Еще несколько слов о том, нужно ли осовременивать, обновлять, освежать — как ни скажи — старые переводы. Делать или не делать новый перевод, решает сам переводчик, и причины взяться за это могут быть самые разные. Вполне законно желание сделать нечто другое, не обязательно потому, что прежнее дурно, — желание выразить свой взгляд. Но если новый перевод затевается только потому, что слог и стиль предыдущего варианта не соответствуют нынешним разговорным нормам, то это, на мой взгляд, основание недостаточное. Ведь и язык оригинала остался прежним. Да, текст становится все более архаичным и требует от читателей некоторых умственных усилий, но я не уверена, что литература выиграет от искусственного разжижения.

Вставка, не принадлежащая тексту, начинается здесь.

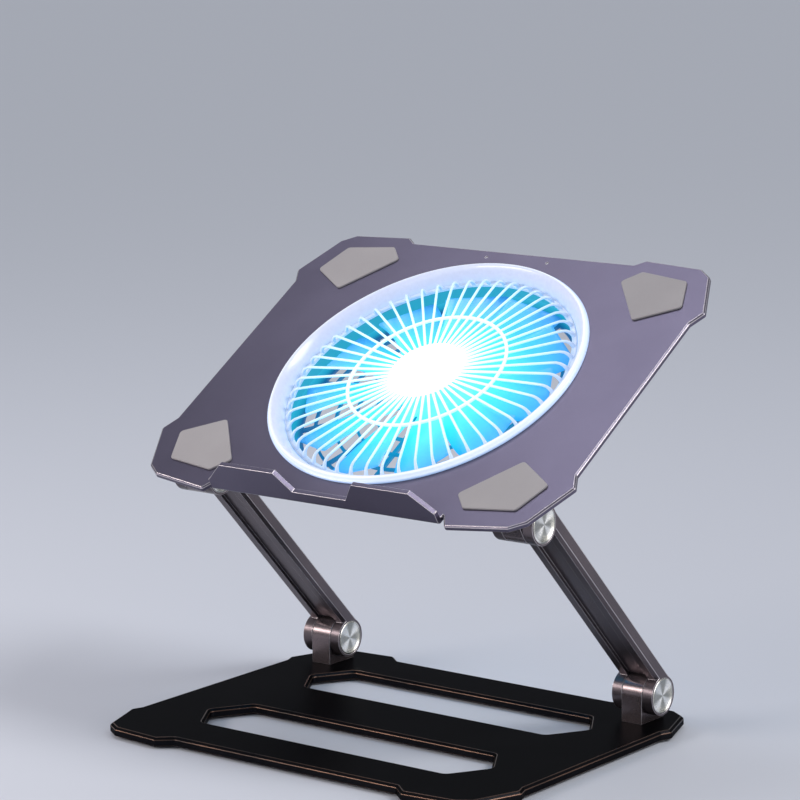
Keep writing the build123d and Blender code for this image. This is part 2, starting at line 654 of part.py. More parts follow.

Впрочем, это долгий и имеющий множество аспектов разговор (особое дело — пародия, стилизация, особое дело — пересказ и т. д.), если же ограничиться детской литературой, то намеренное упрощение текста, включая лексику, думаю, дело спорное. Я уж не говорю о насыщении переводных книжек сиюминутным сленгом — это и книжку сделает однодневкой. Но даже замена непонятных слов не всегда оправданна. Никому ведь не мешают вагоновожатые, галоши и даже гамаши в детских стихах Чуковского. А в сказке Туве Янссон "Муми-тролль и шляпа волшебника" есть замечательная сноска: "Если не знаешь, спроси у мамы". Мам как источник информации никто не отменял, а знание старых слов только обогатит речь впитывающего язык ребенка. Пусть для него они будут новенькими. Но это так, небольшое отступление.
Пожалуй, пора перечитать эпиграф. Хотя никакой научной базы под суждение Л. З. Лунгиной подвести нельзя, но его подтверждает практика. Переводчик действительно каждой работой пишет свой портрет. Мне кажется, история трех вариантов "Карлсона" свидетельствует о том же.